Speaking on this issue, Bergin is open to hearing the views of Gaeilgeoirí. “First of all we respect all views, people are entitled to their opinion on this issue” he begins, acknowledging that the word “Lán” has a fada, and that it was removed for the rebranding.

“What we’re doing is we’re developing a brand for an international community. We export to people in 80 countries, and we need people in these countries to be able to pronounce the name, and to be able to say it.”

The example is then given of France, and various other European countries, in which corporate names are amended from what would be grammatically correct in order to make them more palatable to international audiences.

Bergin also clarified that “when we were looking at the word itself, we found that the word looks better with a logo, the ogham symbol, and a simple font.” He finishes by saying that “it is a brand, and we’re not claiming to be an Irish term.”

In conclusion, the rebranding of this key player in the Irish agricultural industry is an enormous step in the development of rural Ireland.

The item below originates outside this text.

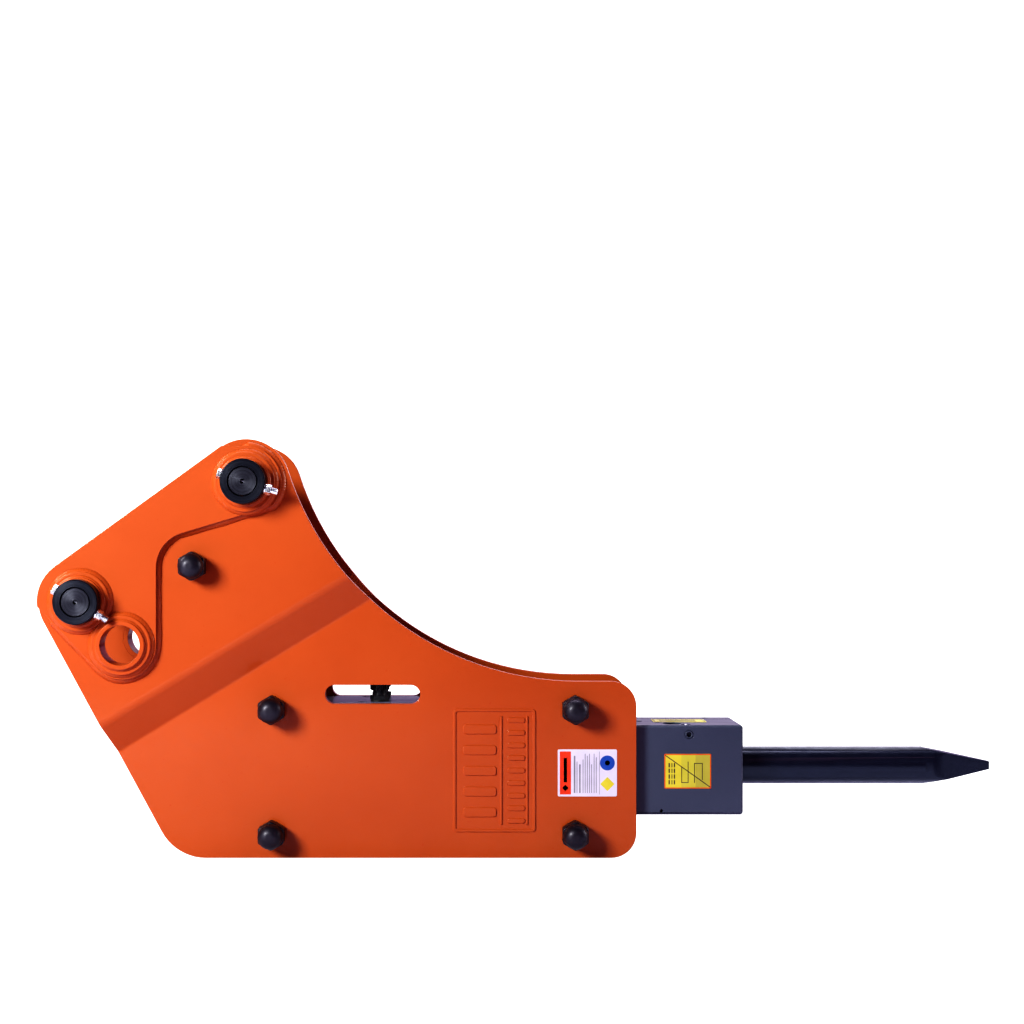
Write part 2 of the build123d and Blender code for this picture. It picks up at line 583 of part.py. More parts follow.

Through conversation with Bergin, it becomes starkly apparent that words and symbols have deeper meanings, particularly when applied to an organisation that is so deeply entrenched in the fabric of rural Irish life. As the decade progresses, the industry will face enormous challenges to comply with Ireland’s environmental ambitions, and these will not be easily overcome. However, progress is built on words and ideas, and by rebranding as Tírlan, the co-op has shown a willingness to confront the future.